**Written request**
Copy out every line that contains the word "FreeCAD".

**Data lines**

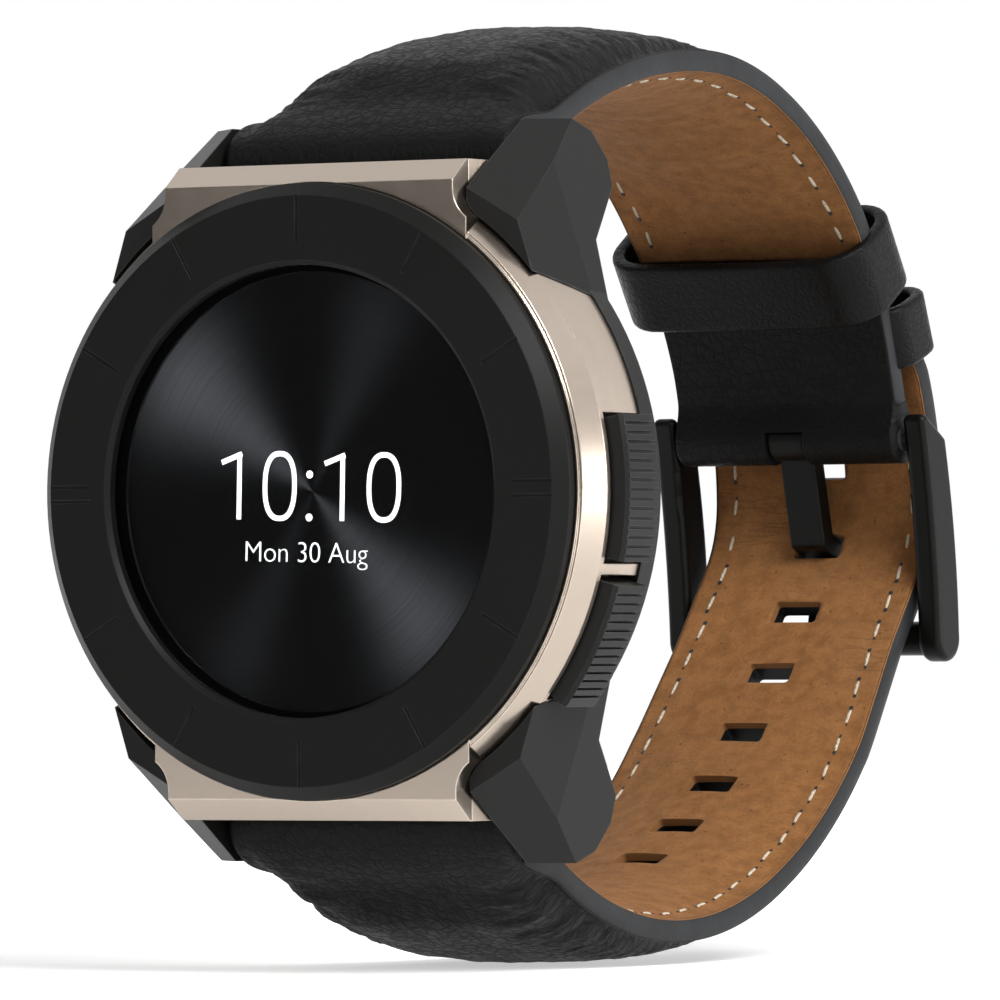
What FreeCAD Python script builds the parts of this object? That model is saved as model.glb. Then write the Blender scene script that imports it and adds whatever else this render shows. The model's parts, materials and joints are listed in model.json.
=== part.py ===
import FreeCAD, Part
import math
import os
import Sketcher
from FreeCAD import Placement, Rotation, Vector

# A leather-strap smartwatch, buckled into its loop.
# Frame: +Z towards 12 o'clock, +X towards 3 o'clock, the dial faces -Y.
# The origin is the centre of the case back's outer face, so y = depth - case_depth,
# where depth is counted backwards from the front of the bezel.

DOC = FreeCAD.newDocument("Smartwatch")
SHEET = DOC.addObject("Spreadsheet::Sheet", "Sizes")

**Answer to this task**
What FreeCAD Python script builds the parts of this object? That model is saved as model.glb. Then write the Blender scene script that imports it and adds whatever else this render shows. The model's parts, materials and joints are listed in model.json.
import FreeCAD, Part
from FreeCAD import Placement, Rotation, Vector
DOC = FreeCAD.newDocument("Smartwatch")